Directive :: Provide nothing but the number of lines containing the string "Break".

JSON records of objects ::
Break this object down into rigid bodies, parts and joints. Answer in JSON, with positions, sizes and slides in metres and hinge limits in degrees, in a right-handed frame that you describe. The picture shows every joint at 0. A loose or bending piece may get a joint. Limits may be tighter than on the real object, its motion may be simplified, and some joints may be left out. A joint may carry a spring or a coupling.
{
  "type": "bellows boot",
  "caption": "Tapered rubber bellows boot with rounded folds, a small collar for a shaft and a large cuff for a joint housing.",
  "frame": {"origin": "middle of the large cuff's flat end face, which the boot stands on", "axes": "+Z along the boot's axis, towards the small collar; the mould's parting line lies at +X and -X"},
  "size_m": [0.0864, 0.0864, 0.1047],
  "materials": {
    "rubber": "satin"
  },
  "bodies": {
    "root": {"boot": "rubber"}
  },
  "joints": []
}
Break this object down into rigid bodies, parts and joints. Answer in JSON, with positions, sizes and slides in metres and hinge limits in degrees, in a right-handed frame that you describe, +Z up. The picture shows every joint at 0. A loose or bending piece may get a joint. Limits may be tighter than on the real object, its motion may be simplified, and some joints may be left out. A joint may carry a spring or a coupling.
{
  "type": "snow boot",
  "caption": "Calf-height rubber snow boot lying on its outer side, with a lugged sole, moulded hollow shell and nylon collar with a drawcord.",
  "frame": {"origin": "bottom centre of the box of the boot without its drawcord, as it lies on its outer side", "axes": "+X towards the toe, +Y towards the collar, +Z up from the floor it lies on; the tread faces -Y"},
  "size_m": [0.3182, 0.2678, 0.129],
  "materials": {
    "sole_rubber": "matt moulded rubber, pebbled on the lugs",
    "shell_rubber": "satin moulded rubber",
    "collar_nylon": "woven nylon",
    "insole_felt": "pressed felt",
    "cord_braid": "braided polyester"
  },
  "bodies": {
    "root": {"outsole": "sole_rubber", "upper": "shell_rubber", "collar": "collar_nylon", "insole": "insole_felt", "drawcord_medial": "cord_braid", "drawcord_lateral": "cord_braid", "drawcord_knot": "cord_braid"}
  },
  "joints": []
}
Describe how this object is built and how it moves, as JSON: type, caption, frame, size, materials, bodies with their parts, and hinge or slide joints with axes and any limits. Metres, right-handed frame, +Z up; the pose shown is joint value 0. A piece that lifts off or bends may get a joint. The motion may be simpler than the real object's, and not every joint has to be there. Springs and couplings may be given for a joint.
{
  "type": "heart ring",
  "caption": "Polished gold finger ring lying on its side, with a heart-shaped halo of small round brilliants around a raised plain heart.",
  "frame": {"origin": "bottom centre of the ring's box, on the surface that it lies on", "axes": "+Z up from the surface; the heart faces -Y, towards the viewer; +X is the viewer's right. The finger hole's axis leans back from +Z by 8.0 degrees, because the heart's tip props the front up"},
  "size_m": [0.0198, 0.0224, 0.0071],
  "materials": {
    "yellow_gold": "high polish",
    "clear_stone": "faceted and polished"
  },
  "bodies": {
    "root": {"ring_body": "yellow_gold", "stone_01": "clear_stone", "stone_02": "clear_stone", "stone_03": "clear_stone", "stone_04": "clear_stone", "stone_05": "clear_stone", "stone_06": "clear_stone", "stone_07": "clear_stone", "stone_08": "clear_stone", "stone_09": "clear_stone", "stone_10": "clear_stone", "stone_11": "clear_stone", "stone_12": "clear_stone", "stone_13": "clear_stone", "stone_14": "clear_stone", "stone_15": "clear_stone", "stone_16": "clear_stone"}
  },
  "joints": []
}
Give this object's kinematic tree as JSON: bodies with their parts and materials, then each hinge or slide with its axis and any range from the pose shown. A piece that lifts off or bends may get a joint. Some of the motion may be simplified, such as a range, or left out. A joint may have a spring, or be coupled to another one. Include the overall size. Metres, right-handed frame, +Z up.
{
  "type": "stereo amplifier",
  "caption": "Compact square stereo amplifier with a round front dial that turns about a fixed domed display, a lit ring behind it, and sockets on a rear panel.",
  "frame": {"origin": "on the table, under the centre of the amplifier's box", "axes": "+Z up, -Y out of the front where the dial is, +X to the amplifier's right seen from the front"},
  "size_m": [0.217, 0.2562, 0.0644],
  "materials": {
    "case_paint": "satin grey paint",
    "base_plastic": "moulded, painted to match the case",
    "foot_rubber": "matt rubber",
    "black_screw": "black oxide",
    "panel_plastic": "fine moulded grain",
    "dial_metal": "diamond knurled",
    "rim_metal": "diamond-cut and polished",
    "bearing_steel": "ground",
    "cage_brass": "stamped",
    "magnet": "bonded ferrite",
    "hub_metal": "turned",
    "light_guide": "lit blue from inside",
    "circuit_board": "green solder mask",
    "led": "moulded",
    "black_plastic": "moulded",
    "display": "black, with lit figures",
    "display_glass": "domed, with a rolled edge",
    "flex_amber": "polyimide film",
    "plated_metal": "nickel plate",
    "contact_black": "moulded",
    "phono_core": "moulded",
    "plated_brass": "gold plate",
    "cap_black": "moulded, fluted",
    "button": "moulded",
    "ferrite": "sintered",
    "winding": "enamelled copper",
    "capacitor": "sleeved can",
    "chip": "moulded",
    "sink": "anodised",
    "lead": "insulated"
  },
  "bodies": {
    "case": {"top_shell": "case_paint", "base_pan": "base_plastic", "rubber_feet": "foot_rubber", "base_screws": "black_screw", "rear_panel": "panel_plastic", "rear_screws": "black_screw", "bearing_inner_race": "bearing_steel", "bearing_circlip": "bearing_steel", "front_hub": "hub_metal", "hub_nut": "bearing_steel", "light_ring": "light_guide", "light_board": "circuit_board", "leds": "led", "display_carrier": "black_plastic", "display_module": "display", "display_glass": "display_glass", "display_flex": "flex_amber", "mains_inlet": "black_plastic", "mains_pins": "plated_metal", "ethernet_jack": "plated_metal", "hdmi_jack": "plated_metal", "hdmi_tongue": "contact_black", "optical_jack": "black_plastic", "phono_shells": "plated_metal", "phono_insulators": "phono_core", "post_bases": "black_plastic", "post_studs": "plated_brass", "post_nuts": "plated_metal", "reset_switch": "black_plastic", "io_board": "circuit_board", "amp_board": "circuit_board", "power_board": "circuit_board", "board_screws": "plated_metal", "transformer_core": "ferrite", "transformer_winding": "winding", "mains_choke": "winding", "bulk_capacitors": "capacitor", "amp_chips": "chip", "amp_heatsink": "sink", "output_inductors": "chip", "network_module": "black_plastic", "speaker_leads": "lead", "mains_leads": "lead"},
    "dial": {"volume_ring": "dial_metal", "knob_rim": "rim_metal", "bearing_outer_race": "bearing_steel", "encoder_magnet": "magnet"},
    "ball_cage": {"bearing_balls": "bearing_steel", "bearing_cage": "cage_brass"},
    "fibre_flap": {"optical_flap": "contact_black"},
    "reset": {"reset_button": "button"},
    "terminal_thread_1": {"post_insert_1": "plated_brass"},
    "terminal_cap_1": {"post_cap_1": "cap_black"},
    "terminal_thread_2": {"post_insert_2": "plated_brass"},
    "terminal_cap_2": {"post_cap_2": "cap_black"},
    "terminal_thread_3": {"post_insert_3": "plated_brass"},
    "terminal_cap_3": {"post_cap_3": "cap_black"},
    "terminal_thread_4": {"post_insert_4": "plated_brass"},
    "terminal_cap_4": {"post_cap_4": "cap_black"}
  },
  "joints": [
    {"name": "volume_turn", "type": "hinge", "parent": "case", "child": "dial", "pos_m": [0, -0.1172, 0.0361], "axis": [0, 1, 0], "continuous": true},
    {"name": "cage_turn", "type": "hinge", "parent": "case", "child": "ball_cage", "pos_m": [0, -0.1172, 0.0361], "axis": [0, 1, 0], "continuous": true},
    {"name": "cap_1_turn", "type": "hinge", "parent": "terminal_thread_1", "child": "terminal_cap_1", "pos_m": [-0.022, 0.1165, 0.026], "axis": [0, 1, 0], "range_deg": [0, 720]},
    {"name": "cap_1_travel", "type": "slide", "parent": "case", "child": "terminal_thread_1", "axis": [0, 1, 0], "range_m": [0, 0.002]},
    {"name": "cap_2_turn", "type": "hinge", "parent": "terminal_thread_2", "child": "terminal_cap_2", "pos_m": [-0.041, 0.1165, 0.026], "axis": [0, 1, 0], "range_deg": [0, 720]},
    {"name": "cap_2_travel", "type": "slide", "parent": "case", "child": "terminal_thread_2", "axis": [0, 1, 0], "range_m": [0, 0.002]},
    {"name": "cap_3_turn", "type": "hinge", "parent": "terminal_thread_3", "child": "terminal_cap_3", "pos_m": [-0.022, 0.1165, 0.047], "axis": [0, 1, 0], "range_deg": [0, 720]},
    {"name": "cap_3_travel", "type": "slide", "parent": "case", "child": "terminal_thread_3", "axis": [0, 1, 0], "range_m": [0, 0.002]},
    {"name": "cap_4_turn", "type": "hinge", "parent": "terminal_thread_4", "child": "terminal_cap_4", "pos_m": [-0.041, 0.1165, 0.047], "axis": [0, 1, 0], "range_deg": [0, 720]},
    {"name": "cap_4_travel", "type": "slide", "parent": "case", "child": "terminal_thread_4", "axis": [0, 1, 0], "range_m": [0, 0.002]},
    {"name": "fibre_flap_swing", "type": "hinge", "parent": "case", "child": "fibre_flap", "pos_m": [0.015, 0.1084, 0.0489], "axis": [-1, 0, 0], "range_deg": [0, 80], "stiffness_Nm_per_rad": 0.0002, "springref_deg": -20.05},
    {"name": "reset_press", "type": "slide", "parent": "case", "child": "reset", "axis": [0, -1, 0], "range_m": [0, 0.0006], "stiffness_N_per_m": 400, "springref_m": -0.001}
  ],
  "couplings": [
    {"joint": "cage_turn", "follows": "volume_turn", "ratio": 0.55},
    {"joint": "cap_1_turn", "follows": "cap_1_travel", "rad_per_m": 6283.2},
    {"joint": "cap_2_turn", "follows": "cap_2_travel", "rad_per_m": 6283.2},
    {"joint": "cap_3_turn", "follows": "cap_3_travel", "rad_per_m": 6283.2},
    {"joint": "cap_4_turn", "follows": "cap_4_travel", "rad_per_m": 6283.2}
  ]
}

Response below :: 2